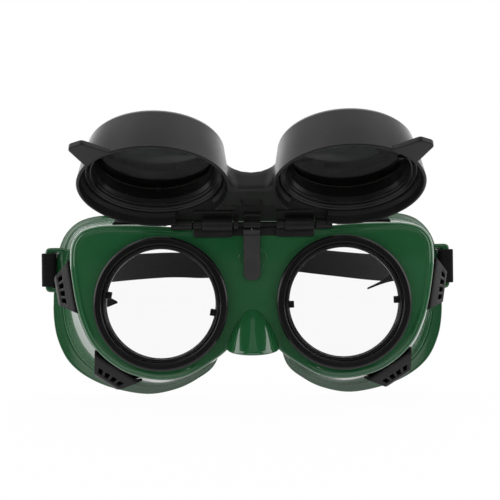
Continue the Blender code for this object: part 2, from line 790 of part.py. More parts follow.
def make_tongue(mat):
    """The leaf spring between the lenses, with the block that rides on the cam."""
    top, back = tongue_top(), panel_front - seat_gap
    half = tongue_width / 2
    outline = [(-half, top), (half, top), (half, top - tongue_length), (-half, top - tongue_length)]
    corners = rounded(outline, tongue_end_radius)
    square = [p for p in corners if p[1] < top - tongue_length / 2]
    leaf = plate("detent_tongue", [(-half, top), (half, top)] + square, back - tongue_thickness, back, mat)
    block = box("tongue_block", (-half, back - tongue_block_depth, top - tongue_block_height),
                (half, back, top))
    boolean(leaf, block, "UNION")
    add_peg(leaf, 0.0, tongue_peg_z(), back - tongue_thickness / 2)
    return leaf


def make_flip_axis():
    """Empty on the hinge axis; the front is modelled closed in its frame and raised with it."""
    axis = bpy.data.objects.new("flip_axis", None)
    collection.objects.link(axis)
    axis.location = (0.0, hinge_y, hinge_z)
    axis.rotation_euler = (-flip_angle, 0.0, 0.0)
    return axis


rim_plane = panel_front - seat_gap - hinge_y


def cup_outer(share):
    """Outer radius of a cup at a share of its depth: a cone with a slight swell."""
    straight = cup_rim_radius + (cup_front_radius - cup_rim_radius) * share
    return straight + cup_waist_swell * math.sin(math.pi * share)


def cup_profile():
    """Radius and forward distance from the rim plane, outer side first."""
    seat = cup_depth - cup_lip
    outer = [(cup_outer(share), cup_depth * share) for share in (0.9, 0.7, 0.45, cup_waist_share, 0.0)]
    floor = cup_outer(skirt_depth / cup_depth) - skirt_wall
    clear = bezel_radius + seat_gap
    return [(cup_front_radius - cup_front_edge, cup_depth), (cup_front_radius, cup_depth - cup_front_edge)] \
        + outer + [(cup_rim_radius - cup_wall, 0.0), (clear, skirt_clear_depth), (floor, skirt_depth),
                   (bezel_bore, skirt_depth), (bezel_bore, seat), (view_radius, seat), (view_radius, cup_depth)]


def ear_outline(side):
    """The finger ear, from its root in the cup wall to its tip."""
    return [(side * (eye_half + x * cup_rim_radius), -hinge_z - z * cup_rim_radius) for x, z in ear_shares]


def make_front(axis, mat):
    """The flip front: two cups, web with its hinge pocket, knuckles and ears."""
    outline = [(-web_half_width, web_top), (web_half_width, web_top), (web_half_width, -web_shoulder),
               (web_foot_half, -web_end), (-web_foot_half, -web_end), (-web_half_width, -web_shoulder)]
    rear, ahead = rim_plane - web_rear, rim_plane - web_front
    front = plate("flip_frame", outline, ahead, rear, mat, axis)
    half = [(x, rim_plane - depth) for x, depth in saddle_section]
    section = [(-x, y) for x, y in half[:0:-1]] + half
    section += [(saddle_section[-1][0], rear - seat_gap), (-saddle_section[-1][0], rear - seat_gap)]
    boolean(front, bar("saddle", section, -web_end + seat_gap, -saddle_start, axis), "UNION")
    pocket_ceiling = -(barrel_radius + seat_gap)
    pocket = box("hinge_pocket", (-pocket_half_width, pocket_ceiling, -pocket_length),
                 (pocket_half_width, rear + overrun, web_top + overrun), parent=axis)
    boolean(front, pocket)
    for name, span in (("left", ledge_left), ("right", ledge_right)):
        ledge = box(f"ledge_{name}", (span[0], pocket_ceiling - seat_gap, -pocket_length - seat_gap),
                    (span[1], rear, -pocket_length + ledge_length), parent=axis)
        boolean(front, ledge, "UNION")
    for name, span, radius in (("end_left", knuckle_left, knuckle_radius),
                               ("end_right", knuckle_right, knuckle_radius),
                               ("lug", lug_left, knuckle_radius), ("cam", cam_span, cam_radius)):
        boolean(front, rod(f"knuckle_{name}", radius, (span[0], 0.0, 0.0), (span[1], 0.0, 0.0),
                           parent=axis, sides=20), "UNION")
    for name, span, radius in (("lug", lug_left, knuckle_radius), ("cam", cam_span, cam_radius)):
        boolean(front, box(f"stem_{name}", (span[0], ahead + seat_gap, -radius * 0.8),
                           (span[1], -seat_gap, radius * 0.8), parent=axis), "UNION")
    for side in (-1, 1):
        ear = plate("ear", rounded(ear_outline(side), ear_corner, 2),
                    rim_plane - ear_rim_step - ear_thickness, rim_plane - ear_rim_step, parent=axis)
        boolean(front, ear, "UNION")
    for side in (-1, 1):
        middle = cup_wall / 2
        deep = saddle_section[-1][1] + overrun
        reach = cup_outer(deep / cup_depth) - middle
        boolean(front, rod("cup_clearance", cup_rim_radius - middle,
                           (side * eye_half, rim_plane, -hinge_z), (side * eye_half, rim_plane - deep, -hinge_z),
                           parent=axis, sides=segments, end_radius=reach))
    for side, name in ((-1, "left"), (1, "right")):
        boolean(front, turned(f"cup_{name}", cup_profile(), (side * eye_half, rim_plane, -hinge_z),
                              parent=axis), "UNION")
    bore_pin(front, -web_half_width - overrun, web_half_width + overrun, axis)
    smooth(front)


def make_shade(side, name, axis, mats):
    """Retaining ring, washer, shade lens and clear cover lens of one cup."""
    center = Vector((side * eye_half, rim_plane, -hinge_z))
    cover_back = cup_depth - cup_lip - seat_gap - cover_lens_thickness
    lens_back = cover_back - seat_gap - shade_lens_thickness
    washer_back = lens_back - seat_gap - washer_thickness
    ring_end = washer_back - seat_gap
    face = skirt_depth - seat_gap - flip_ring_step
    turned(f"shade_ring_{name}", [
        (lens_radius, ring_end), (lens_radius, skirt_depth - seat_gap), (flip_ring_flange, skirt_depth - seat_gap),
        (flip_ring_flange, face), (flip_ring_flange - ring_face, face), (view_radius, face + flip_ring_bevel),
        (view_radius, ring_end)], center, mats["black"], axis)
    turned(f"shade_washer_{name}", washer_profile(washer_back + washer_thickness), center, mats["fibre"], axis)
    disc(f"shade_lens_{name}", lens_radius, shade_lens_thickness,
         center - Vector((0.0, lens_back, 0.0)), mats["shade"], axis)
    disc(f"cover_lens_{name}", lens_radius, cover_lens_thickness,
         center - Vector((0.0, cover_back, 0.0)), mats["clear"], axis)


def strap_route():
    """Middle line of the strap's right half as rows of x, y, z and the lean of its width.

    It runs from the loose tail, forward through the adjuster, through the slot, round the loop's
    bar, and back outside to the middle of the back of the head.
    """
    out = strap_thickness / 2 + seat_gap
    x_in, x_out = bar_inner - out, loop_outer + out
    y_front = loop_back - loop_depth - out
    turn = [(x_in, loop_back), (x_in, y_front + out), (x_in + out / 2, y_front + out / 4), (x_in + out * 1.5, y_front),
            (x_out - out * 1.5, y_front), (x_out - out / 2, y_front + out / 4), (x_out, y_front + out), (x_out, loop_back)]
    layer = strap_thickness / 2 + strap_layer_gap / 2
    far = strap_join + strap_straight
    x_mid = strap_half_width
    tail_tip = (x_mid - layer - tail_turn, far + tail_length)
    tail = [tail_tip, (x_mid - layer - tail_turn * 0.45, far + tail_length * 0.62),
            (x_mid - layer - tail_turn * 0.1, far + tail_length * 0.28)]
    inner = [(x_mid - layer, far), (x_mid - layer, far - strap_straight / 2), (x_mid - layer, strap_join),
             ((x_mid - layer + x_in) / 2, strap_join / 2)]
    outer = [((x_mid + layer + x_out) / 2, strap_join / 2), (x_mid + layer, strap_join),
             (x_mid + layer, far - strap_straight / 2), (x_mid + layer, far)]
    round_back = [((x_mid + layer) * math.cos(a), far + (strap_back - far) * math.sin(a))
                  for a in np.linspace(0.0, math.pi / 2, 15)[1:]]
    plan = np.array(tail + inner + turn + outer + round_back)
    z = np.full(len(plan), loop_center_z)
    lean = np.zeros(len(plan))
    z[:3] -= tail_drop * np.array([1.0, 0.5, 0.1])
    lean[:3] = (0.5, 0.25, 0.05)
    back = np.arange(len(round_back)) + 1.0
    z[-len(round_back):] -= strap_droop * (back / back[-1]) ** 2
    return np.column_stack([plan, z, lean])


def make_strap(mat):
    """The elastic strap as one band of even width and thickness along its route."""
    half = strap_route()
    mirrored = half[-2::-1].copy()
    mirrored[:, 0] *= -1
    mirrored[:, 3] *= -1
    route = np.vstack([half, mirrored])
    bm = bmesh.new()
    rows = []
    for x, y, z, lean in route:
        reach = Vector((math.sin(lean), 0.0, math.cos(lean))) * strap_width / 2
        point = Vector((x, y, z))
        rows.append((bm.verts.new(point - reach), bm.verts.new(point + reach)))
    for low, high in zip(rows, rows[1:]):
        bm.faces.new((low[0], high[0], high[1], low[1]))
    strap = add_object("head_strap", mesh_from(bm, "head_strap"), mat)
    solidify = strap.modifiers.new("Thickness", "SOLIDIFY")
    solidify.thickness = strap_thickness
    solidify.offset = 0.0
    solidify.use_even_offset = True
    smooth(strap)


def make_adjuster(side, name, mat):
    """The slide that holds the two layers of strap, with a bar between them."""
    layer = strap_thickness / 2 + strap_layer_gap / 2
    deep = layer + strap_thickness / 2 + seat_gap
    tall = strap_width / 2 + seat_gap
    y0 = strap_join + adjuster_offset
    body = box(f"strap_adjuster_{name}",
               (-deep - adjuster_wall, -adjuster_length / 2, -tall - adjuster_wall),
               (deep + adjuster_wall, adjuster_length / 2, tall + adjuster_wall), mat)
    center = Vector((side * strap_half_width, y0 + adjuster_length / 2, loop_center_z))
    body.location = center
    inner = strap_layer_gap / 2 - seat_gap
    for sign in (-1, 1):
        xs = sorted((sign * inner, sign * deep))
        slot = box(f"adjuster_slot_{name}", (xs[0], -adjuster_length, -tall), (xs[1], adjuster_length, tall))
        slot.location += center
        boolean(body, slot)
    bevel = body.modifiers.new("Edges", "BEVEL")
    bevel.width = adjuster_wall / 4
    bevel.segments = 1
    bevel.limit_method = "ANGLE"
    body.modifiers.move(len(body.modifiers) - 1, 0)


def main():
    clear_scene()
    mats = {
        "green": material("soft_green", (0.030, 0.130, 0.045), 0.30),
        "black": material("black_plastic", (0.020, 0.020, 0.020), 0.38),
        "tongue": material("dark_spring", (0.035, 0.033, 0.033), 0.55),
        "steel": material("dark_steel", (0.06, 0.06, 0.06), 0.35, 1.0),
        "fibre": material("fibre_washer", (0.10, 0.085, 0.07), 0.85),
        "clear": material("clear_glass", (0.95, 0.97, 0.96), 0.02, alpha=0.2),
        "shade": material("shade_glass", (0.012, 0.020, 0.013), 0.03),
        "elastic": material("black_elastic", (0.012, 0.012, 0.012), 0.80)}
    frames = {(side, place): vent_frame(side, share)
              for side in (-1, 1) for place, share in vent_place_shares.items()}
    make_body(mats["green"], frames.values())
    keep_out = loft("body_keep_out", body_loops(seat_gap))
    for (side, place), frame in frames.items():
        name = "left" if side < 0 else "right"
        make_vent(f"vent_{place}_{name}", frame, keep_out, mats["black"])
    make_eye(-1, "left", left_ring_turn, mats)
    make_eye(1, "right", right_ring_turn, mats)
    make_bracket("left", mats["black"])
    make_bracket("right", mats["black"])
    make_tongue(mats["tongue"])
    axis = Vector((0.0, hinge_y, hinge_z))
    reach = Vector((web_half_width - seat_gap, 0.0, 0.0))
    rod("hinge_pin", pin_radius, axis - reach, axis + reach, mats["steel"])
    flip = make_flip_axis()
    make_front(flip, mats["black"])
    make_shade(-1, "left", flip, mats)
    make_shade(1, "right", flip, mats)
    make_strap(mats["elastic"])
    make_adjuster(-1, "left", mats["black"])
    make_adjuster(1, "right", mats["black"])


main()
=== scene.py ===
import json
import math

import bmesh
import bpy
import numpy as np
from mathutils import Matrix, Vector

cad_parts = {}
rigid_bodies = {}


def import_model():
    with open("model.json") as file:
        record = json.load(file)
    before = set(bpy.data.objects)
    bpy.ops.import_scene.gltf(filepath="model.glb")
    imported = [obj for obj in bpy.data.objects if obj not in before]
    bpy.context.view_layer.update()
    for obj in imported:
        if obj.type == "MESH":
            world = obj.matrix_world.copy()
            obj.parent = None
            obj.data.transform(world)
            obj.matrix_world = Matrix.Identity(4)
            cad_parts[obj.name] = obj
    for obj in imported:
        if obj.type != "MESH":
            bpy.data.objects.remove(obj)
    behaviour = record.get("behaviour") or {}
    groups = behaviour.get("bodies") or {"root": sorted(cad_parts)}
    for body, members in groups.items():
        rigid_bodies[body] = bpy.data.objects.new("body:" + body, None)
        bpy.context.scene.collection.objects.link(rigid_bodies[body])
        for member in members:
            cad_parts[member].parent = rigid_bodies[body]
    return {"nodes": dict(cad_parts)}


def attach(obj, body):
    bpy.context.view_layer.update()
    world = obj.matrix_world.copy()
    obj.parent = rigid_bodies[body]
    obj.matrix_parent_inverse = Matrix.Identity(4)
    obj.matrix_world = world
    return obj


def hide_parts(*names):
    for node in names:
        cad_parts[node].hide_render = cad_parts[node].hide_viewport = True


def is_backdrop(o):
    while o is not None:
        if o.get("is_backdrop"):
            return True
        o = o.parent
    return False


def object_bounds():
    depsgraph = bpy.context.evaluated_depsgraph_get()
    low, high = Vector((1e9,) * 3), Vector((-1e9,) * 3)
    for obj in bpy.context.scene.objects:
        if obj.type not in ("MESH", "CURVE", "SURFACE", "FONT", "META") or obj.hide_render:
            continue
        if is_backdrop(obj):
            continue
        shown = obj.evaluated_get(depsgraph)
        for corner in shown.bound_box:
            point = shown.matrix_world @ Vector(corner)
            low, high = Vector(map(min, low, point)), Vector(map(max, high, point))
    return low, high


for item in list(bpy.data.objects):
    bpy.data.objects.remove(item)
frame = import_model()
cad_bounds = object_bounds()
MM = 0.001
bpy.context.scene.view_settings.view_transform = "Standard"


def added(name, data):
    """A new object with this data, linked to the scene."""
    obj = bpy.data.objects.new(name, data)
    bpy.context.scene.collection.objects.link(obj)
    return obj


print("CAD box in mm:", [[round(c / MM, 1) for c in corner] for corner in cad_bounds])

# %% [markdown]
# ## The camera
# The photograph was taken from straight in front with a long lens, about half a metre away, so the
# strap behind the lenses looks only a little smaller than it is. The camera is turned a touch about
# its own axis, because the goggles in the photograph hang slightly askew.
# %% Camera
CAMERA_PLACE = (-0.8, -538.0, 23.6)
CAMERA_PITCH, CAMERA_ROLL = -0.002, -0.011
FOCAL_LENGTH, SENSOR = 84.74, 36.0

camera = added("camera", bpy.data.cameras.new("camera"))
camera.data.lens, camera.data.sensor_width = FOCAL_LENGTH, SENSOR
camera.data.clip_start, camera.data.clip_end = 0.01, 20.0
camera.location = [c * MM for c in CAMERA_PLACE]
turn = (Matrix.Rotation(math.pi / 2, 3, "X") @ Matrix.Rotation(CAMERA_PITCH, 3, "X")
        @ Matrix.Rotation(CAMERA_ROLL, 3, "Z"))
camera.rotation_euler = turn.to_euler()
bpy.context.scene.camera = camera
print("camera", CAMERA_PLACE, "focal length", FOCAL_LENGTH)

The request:
Quote the data above verbatim from its first line to the line that includes "return straight +", with both boundary lines retained.

Task answer:
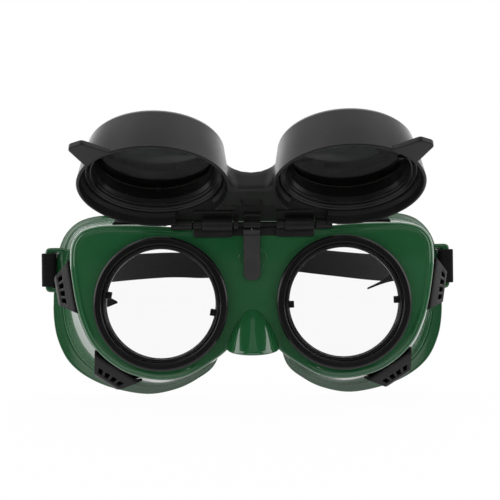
Continue the Blender code for this object: part 2, from line 790 of part.py. More parts follow.
def make_tongue(mat):
    """The leaf spring between the lenses, with the block that rides on the cam."""
    top, back = tongue_top(), panel_front - seat_gap
    half = tongue_width / 2
    outline = [(-half, top), (half, top), (half, top - tongue_length), (-half, top - tongue_length)]
    corners = rounded(outline, tongue_end_radius)
    square = [p for p in corners if p[1] < top - tongue_length / 2]
    leaf = plate("detent_tongue", [(-half, top), (half, top)] + square, back - tongue_thickness, back, mat)
    block = box("tongue_block", (-half, back - tongue_block_depth, top - tongue_block_height),
                (half, back, top))
    boolean(leaf, block, "UNION")
    add_peg(leaf, 0.0, tongue_peg_z(), back - tongue_thickness / 2)
    return leaf


def make_flip_axis():
    """Empty on the hinge axis; the front is modelled closed in its frame and raised with it."""
    axis = bpy.data.objects.new("flip_axis", None)
    collection.objects.link(axis)
    axis.location = (0.0, hinge_y, hinge_z)
    axis.rotation_euler = (-flip_angle, 0.0, 0.0)
    return axis


rim_plane = panel_front - seat_gap - hinge_y


def cup_outer(share):
    """Outer radius of a cup at a share of its depth: a cone with a slight swell."""
    straight = cup_rim_radius + (cup_front_radius - cup_rim_radius) * share
    return straight + cup_waist_swell * math.sin(math.pi * share)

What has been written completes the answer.